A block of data
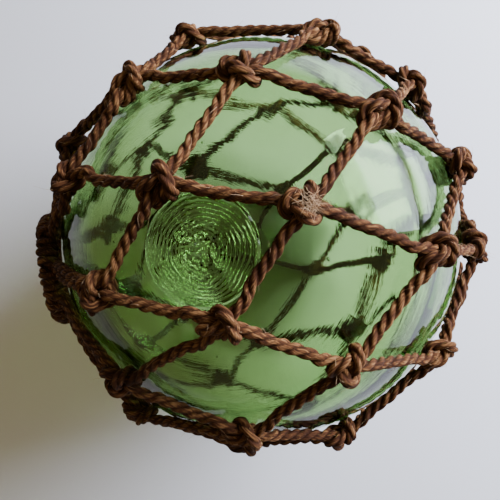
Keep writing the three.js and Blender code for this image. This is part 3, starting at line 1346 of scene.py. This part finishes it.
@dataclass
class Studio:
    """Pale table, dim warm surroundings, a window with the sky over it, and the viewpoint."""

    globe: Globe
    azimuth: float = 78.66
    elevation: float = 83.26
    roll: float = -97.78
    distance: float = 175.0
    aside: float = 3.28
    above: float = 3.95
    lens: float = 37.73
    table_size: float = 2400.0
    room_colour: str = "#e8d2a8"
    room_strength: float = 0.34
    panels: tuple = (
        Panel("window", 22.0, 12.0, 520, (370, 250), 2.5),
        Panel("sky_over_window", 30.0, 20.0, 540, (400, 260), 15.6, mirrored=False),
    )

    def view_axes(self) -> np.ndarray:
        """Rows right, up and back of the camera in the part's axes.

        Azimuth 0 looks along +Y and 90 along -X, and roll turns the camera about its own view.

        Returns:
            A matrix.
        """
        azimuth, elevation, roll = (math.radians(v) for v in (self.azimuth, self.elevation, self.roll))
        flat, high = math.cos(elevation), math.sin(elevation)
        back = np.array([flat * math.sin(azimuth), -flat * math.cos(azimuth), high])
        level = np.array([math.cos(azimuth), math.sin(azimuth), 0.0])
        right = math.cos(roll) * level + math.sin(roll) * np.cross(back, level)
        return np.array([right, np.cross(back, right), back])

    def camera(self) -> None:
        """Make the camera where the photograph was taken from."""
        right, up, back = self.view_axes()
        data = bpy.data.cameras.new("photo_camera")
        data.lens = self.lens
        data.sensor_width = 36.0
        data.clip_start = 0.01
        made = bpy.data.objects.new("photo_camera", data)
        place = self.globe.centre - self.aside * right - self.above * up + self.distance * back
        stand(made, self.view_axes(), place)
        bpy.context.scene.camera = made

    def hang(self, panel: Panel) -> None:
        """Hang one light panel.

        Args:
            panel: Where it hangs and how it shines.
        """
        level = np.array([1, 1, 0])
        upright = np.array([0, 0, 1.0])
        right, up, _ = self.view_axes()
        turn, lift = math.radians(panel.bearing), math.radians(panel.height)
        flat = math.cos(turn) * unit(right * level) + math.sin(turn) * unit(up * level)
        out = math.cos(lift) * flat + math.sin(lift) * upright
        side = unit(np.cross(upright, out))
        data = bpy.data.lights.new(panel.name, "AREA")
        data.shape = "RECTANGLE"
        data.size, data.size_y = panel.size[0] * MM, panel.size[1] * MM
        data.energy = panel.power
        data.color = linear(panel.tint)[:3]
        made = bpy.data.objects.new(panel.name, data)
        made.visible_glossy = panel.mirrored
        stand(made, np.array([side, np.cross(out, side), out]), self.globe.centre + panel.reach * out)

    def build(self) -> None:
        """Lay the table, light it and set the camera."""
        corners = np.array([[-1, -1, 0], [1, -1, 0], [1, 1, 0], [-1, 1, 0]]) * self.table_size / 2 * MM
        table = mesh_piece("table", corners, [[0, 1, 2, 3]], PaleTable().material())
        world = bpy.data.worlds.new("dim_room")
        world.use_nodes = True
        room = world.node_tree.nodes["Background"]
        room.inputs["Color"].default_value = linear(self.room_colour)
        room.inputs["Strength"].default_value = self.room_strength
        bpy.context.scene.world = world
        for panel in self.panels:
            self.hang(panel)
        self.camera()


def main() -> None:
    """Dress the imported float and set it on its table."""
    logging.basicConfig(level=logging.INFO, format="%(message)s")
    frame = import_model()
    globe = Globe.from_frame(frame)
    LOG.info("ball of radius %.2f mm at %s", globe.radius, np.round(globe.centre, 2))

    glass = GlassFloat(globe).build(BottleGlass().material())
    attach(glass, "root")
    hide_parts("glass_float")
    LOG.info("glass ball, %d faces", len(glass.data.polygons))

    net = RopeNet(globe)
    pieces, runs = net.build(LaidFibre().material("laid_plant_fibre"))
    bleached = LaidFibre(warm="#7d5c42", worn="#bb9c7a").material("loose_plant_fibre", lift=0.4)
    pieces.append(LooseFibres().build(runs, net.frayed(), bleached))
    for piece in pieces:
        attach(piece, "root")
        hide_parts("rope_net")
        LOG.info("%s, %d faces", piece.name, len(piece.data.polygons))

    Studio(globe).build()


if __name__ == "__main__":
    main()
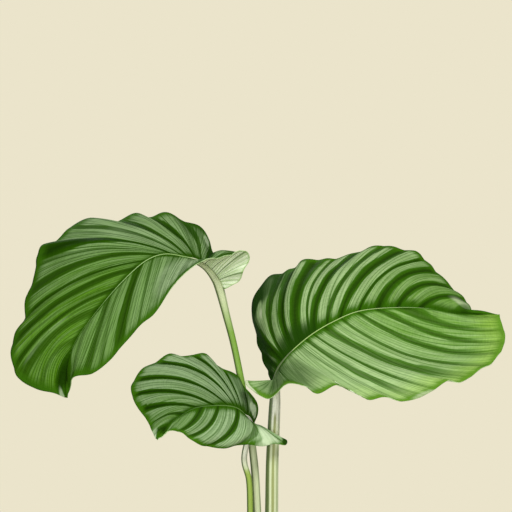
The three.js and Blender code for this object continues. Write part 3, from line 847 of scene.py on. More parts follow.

▶ _SHORT PROBLEM_
Write out every entry exactly as given.

▶ _EXERCISE OUTPUT_
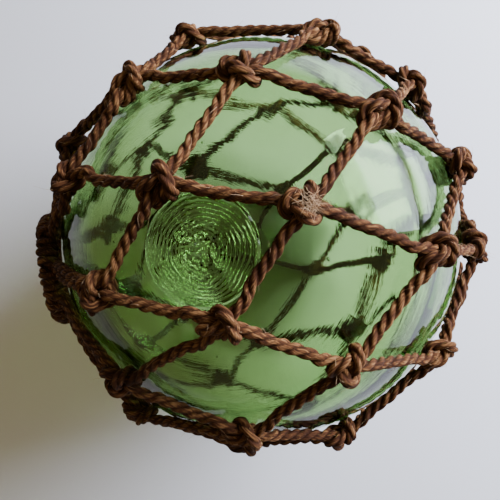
Keep writing the three.js and Blender code for this image. This is part 3, starting at line 1346 of scene.py. This part finishes it.
@dataclass
class Studio:
    """Pale table, dim warm surroundings, a window with the sky over it, and the viewpoint."""

    globe: Globe
    azimuth: float = 78.66
    elevation: float = 83.26
    roll: float = -97.78
    distance: float = 175.0
    aside: float = 3.28
    above: float = 3.95
    lens: float = 37.73
    table_size: float = 2400.0
    room_colour: str = "#e8d2a8"
    room_strength: float = 0.34
    panels: tuple = (
        Panel("window", 22.0, 12.0, 520, (370, 250), 2.5),
        Panel("sky_over_window", 30.0, 20.0, 540, (400, 260), 15.6, mirrored=False),
    )

    def view_axes(self) -> np.ndarray:
        """Rows right, up and back of the camera in the part's axes.

        Azimuth 0 looks along +Y and 90 along -X, and roll turns the camera about its own view.

        Returns:
            A matrix.
        """
        azimuth, elevation, roll = (math.radians(v) for v in (self.azimuth, self.elevation, self.roll))
        flat, high = math.cos(elevation), math.sin(elevation)
        back = np.array([flat * math.sin(azimuth), -flat * math.cos(azimuth), high])
        level = np.array([math.cos(azimuth), math.sin(azimuth), 0.0])
        right = math.cos(roll) * level + math.sin(roll) * np.cross(back, level)
        return np.array([right, np.cross(back, right), back])

    def camera(self) -> None:
        """Make the camera where the photograph was taken from."""
        right, up, back = self.view_axes()
        data = bpy.data.cameras.new("photo_camera")
        data.lens = self.lens
        data.sensor_width = 36.0
        data.clip_start = 0.01
        made = bpy.data.objects.new("photo_camera", data)
        place = self.globe.centre - self.aside * right - self.above * up + self.distance * back
        stand(made, self.view_axes(), place)
        bpy.context.scene.camera = made

    def hang(self, panel: Panel) -> None:
        """Hang one light panel.

        Args:
            panel: Where it hangs and how it shines.
        """
        level = np.array([1, 1, 0])
        upright = np.array([0, 0, 1.0])
        right, up, _ = self.view_axes()
        turn, lift = math.radians(panel.bearing), math.radians(panel.height)
        flat = math.cos(turn) * unit(right * level) + math.sin(turn) * unit(up * level)
        out = math.cos(lift) * flat + math.sin(lift) * upright
        side = unit(np.cross(upright, out))
        data = bpy.data.lights.new(panel.name, "AREA")
        data.shape = "RECTANGLE"
        data.size, data.size_y = panel.size[0] * MM, panel.size[1] * MM
        data.energy = panel.power
        data.color = linear(panel.tint)[:3]
        made = bpy.data.objects.new(panel.name, data)
        made.visible_glossy = panel.mirrored
        stand(made, np.array([side, np.cross(out, side), out]), self.globe.centre + panel.reach * out)

    def build(self) -> None:
        """Lay the table, light it and set the camera."""
        corners = np.array([[-1, -1, 0], [1, -1, 0], [1, 1, 0], [-1, 1, 0]]) * self.table_size / 2 * MM
        table = mesh_piece("table", corners, [[0, 1, 2, 3]], PaleTable().material())
        world = bpy.data.worlds.new("dim_room")
        world.use_nodes = True
        room = world.node_tree.nodes["Background"]
        room.inputs["Color"].default_value = linear(self.room_colour)
        room.inputs["Strength"].default_value = self.room_strength
        bpy.context.scene.world = world
        for panel in self.panels:
            self.hang(panel)
        self.camera()


def main() -> None:
    """Dress the imported float and set it on its table."""
    logging.basicConfig(level=logging.INFO, format="%(message)s")
    frame = import_model()
    globe = Globe.from_frame(frame)
    LOG.info("ball of radius %.2f mm at %s", globe.radius, np.round(globe.centre, 2))

    glass = GlassFloat(globe).build(BottleGlass().material())
    attach(glass, "root")
    hide_parts("glass_float")
    LOG.info("glass ball, %d faces", len(glass.data.polygons))

    net = RopeNet(globe)
    pieces, runs = net.build(LaidFibre().material("laid_plant_fibre"))
    bleached = LaidFibre(warm="#7d5c42", worn="#bb9c7a").material("loose_plant_fibre", lift=0.4)
    pieces.append(LooseFibres().build(runs, net.frayed(), bleached))
    for piece in pieces:
        attach(piece, "root")
        hide_parts("rope_net")
        LOG.info("%s, %d faces", piece.name, len(piece.data.polygons))

    Studio(globe).build()


if __name__ == "__main__":
    main()
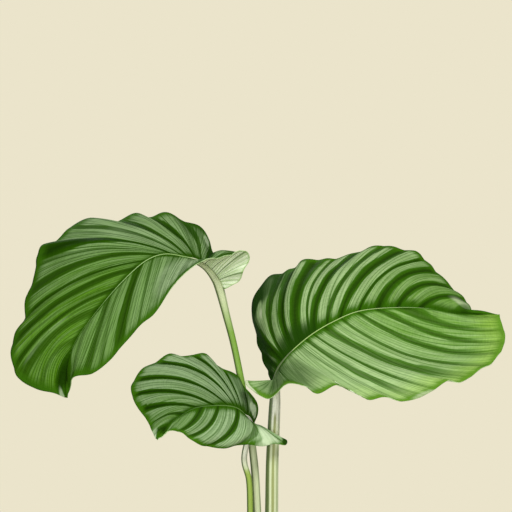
The three.js and Blender code for this object continues. Write part 3, from line 847 of scene.py on. More parts follow.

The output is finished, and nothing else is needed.